## Start Given data

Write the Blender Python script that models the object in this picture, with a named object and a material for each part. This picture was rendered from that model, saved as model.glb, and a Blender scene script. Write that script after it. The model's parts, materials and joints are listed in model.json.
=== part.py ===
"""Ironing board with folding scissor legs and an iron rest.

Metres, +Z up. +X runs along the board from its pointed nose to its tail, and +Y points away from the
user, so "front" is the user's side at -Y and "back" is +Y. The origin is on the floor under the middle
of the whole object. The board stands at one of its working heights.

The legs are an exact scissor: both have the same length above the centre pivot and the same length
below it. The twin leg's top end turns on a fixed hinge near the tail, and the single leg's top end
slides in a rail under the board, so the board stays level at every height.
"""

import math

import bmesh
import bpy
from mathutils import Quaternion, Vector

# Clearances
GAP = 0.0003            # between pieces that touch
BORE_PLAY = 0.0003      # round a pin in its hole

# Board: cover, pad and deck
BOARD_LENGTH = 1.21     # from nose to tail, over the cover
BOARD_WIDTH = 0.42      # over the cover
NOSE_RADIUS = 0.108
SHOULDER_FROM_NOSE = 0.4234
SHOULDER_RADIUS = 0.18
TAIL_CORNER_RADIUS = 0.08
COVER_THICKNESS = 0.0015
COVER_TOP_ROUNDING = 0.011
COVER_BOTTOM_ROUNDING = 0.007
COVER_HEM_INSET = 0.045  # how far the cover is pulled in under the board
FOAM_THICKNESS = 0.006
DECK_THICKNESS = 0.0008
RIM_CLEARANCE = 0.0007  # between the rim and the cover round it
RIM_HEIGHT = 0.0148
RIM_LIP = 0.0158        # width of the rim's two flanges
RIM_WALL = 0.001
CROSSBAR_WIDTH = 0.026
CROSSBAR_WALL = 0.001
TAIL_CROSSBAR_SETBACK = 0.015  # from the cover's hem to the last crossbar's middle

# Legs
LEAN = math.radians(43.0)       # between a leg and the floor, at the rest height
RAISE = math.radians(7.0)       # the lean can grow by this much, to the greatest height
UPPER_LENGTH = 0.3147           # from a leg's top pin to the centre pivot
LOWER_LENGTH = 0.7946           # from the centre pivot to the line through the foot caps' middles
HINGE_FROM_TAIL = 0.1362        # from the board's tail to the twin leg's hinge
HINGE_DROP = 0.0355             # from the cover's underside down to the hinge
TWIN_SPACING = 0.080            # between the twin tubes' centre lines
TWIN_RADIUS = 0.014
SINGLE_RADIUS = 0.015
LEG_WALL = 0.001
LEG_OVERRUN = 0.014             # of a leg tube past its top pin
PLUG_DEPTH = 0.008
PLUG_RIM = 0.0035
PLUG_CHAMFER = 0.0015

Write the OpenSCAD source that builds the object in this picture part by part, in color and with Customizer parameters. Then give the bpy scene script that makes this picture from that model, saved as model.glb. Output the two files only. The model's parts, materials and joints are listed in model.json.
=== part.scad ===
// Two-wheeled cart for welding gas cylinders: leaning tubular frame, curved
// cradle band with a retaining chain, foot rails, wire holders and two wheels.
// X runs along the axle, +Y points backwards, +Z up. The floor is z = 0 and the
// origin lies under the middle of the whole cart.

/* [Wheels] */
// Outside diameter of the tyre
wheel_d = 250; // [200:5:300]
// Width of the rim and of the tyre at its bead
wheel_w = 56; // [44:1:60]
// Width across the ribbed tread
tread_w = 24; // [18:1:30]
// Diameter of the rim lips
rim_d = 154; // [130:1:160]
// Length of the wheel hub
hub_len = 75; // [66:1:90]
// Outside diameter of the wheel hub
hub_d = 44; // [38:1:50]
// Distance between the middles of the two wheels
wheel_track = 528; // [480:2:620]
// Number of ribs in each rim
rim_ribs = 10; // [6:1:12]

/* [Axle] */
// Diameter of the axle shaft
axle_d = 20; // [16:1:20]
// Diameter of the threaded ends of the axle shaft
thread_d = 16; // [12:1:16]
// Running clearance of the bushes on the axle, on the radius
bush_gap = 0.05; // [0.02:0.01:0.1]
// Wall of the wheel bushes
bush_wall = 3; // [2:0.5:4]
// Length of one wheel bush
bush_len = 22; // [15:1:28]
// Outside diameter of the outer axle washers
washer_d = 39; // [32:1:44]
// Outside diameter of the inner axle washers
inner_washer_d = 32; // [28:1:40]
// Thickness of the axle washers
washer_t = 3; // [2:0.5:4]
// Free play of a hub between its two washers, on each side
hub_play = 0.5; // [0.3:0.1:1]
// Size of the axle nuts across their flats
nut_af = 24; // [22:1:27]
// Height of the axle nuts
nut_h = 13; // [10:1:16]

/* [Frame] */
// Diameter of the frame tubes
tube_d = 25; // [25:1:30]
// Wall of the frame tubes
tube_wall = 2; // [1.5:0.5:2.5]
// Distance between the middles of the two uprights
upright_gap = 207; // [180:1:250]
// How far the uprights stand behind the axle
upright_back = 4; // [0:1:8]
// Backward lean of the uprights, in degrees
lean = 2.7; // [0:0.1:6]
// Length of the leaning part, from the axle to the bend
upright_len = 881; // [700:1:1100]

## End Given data

**Set task:** Please give back only the lines between the first line of the entries and the line with "TAIL_CROSSBAR_SETBACK = 0.015", both ends included, word for word.

**Result:**
Write the Blender Python script that models the object in this picture, with a named object and a material for each part. This picture was rendered from that model, saved as model.glb, and a Blender scene script. Write that script after it. The model's parts, materials and joints are listed in model.json.
=== part.py ===
"""Ironing board with folding scissor legs and an iron rest.

Metres, +Z up. +X runs along the board from its pointed nose to its tail, and +Y points away from the
user, so "front" is the user's side at -Y and "back" is +Y. The origin is on the floor under the middle
of the whole object. The board stands at one of its working heights.

The legs are an exact scissor: both have the same length above the centre pivot and the same length
below it. The twin leg's top end turns on a fixed hinge near the tail, and the single leg's top end
slides in a rail under the board, so the board stays level at every height.
"""

import math

import bmesh
import bpy
from mathutils import Quaternion, Vector

# Clearances
GAP = 0.0003            # between pieces that touch
BORE_PLAY = 0.0003      # round a pin in its hole

# Board: cover, pad and deck
BOARD_LENGTH = 1.21     # from nose to tail, over the cover
BOARD_WIDTH = 0.42      # over the cover
NOSE_RADIUS = 0.108
SHOULDER_FROM_NOSE = 0.4234
SHOULDER_RADIUS = 0.18
TAIL_CORNER_RADIUS = 0.08
COVER_THICKNESS = 0.0015
COVER_TOP_ROUNDING = 0.011
COVER_BOTTOM_ROUNDING = 0.007
COVER_HEM_INSET = 0.045  # how far the cover is pulled in under the board
FOAM_THICKNESS = 0.006
DECK_THICKNESS = 0.0008
RIM_CLEARANCE = 0.0007  # between the rim and the cover round it
RIM_HEIGHT = 0.0148
RIM_LIP = 0.0158        # width of the rim's two flanges
RIM_WALL = 0.001
CROSSBAR_WIDTH = 0.026
CROSSBAR_WALL = 0.001
TAIL_CROSSBAR_SETBACK = 0.015  # from the cover's hem to the last crossbar's middle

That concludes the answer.